Вай чувствует себя слабой. Нашкодившим ребенком, которого отчитывают родители, коих у нее не было.

Заменой им стал Вандер – приемный отец, военный в отставке с большим сердцем и стальными принципами. Когда Вай нуждалась в его поддержке, всегда из ее уст звучала просьба научить очередному приему или отточить старые. А он сузит глаза в смешливом подозрении на счёт ее намерений – знает, что это всего-навсего предлог – и в ответ басисто отзовётся, потрепает ее по голове медвежьей пятерней и расплывется в понимающей улыбке, снимая с крюка боксерские лапы.

«Кейт ему понравится» — с ноткой хвастовства тянет Вай в своей голове, разгребая кучи хлама на полках рассудка.

Абсолютно все здесь пропитано едкой хлоркой наполовину с кислым запахом лекарств. Вай ненавидит, когда в нос бьёт не кислород, а смесь из углекислого глаза и растворов, ведь он душит, словно тряпку запихали в глотку, и так уже простуженное горло.
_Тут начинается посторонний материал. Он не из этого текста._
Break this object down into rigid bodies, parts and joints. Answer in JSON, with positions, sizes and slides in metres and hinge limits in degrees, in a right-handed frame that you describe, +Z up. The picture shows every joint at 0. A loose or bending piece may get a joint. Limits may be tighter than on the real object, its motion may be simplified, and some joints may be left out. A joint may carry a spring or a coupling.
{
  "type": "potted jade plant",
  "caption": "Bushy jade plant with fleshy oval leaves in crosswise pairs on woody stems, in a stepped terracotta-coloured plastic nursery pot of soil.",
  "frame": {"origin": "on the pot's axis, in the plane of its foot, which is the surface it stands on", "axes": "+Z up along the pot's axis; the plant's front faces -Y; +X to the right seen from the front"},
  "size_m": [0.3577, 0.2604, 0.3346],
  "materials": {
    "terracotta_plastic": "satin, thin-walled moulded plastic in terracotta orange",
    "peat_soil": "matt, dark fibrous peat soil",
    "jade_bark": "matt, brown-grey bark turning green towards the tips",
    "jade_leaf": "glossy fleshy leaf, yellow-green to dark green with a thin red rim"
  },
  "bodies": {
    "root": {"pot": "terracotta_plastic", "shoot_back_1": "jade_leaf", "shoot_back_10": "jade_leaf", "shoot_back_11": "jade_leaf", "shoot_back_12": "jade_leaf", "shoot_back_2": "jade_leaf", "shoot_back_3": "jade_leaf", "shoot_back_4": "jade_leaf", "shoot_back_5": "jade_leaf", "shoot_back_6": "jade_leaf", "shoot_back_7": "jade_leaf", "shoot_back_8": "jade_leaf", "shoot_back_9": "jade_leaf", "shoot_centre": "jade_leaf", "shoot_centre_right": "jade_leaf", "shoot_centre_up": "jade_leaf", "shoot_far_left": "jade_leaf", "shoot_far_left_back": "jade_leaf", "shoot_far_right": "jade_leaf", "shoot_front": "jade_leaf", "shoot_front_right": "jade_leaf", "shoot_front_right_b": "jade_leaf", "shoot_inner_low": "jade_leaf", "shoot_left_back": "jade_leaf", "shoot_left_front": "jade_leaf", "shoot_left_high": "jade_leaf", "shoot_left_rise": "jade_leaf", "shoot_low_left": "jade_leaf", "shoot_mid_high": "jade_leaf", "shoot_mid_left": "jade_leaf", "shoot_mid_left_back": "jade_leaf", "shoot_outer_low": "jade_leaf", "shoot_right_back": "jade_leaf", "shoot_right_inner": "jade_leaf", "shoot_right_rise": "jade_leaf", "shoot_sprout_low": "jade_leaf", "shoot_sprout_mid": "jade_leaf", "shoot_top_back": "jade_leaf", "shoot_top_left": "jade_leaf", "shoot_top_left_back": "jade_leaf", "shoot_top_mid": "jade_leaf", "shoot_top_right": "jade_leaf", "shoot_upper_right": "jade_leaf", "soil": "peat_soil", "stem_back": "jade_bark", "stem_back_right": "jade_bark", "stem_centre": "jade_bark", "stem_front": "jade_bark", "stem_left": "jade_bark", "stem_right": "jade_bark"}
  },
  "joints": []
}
— О! Я ща вернусь, — Паудер слетела с насиженного места и ее глаза засияли предвкушающим огнем. Уже на пороге она резко оборачивается и стреляет загадочным взглядом на Кейтлин:

— Кейт, оставляю свою неудачницу на тебя!
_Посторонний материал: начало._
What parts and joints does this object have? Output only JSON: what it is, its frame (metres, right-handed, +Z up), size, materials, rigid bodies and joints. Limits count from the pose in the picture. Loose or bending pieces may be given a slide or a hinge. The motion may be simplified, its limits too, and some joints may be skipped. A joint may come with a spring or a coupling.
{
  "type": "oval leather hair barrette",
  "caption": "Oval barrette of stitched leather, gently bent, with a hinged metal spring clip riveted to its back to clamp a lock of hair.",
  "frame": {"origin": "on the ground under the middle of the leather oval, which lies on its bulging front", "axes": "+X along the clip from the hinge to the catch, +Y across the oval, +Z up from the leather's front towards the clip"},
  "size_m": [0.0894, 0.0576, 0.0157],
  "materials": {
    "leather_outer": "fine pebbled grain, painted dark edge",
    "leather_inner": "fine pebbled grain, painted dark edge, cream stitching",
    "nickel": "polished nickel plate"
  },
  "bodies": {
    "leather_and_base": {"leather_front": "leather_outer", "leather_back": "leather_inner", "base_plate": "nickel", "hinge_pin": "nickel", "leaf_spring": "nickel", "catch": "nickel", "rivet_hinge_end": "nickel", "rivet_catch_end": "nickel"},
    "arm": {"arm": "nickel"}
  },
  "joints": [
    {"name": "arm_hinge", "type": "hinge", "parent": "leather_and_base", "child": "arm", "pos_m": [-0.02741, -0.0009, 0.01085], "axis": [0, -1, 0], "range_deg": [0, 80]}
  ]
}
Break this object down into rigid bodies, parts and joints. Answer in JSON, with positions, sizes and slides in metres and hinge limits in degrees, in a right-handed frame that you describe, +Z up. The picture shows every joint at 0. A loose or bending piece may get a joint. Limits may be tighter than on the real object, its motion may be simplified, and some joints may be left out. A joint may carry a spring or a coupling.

Кирамман планировала что-то сказать, но ее прервала нагло захлопнутая дверь приемной. Где шастает этот врач?

— Она просто напомнила меня, когда я была мелкой, — Вай склоняет голову, подбородком груди касаясь, и рассматривает широкую, в некоторых местах пластырями облепленную, ладонь.

— Та девочка, которой ты помогла?

— Да, — Вайолет задумывается, делает паузу, — мне лет семь было, когда какой-то сопляк закинул мои любимые кроссовки на линию проводов.
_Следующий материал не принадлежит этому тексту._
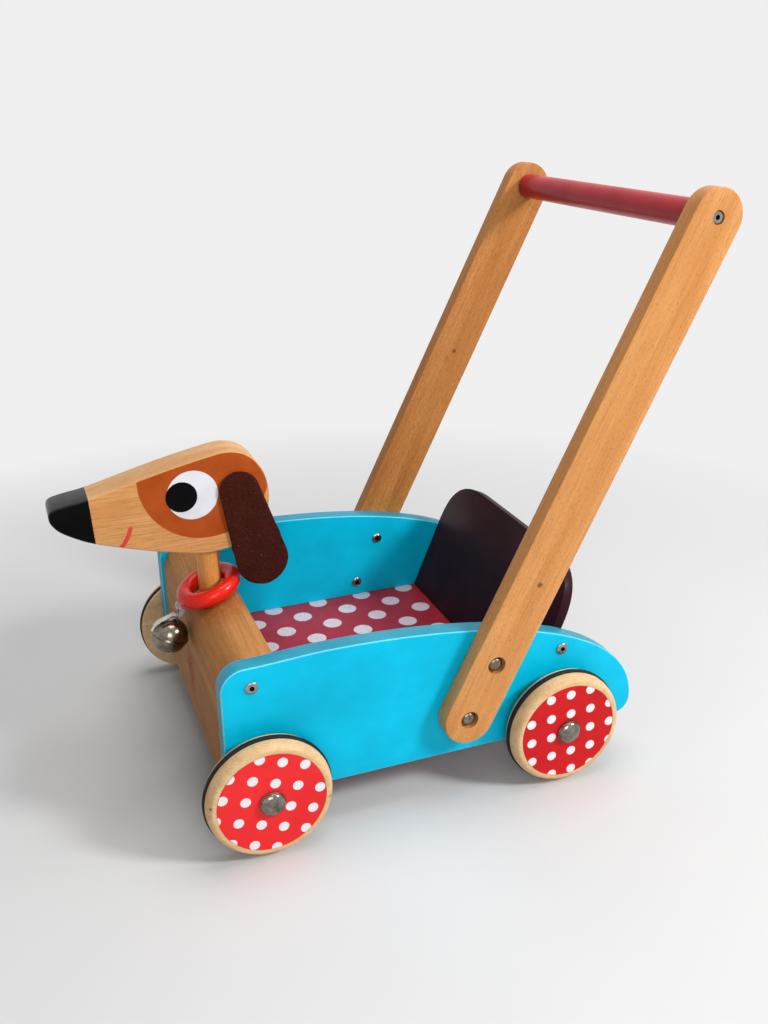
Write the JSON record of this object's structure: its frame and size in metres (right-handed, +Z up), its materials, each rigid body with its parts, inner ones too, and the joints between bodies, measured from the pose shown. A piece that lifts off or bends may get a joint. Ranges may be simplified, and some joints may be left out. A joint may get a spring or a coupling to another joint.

Кейтлин слушает. Внимательно, Вай кажется, что даже если сейчас метеорит грохнется где-то рядом – та не отреагирует, не отведет лазурит глаз от нее и до последнего мига будет внимать ей. И от этого в груди ноет, вибрацией проносится по всему организму.

Кейт пересаживается ближе, берет оставленный Паудер, фломастер и как бы спрашивая подносит его к травмированной руке. Вай медленно кивает и едва ли дергает уголком губ.

— Я побоялась просить у кого-то помощи, лишь пихнула того пацана в лужу и ушла. День за днём я приходила на них посмотреть.

— А Вандер?

— Неловко было. Стыдно, поэтому и сказала ему, что потеряла, — закусив губу, Вай становится ещё тише, голос ломается, как тонкая, сухая веточка. — Но, думаю, он знает и видел их по дороге на работу.

Кейтлин переводит взгляд с гипса на Вайолет, в голубизне радужек плещется нежность и сочувствие, тихие воды небесной, всеобъемлющей ласки.

— Мне не стоило срываться на тебя, извини, — Кейт снова склоняется над пространством для рисования и неспешно добавляет: — Я волнуюсь за тебя. Ты поступила правильно, но, прошу, будь осторожней в будущем.

Вайолет хочет прижаться, обнять и не отпускать, вдохнуть что-то кроме хлорки, однако травма позволяет только широко улыбнуться.

Последнее, что замечает Вай перед тем, как сестра влетает в приемную с охапкой мармелада – розовый, воздушный кексик на забинтованном гипсе.